Widac bylo ze jest niezbyt swieza, bo byla bez polysku - taka matowa, a znalazla sie w wieki nienoszonej torebce. Ale gdybym lubila, to i "bez glancu" pewnie bym zjadla...
Ze mną aż tak źle nie jest..jeszcze:) lubię słodkie ale odrobinę,do kawy obowiązkowo.Tak w ogóle to przejadłam się słodyczami,tutaj gdzie mieszkam są w przeogromnym wyborze i tanie..na początku miałam szał na słodycze tutaj ale teraz blee.. Zjem troszeczkę i koniec..
Taka mała porada żeby nie przytyć,albo się odchudzić..zanim coś zjesz spojrzyj na swoją d.. He he..;) u mnie pomaga.. Nie piszę tego bezpośrednio do kogoś.. Żeby nie było;)

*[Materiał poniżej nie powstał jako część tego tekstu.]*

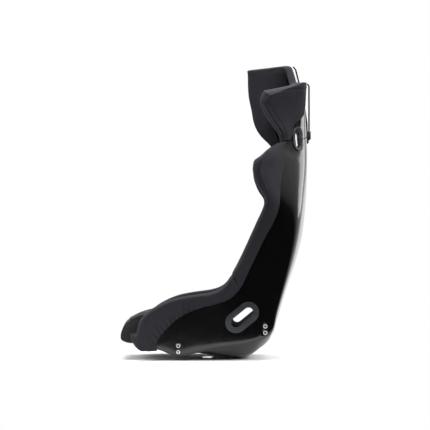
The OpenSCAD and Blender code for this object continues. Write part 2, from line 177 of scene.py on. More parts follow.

Powiedz, z jakiego powodu to dla Ciebie problem?bo jeśli chodzi o tycie i chciałabyś ograniczyć to musisz zacząć nad tym pracować ;) pierwszy krok to jak już wspomniano, starać się nie kupować. Dla mnie nie jest dziwne, że ktoś potrafi zjeść dużo czegoś, co lubi - jeden czekoladę drugi coś innego...
Ja zauważyłam ostatnio, że mam ogólnie problem ze słodkościami - nie były to duże ilości, ale codziennie, o czym nie zdawałam sobie tak naprawdę sprawy...I teraz jestem na odwyku :) oczywiście pozwalam sobie na małe co nieco, ale z naciskiem na "małe". Musiałam przestać piec...U mnie jednak rozchodzi się o to, że ważę o wiele za dużo, bo jeśli u Ciebie o to nie chodzi to bym się nie przejmowała ;)
Zawsze mam w domu czekoladę na czarną godzinę, ale na szczęście potrafię się z nią kontrolować ;) ale mój luby jak się zabierze do tabliczki to nieświadomie pochłania całą
Nie, nie mamy tak :) Bardzo lubię czekoladę, ale napady w stylu "muszę zjeść 3/4 tabliczki" zdarzają mi się rzadko. Może rzeczywiście brakuje Ci magnezu, a może jest tak, że czym więcej jesz i czym częściej po czekoladę sięgasz, tym bardziej Cię do niej ciągnie.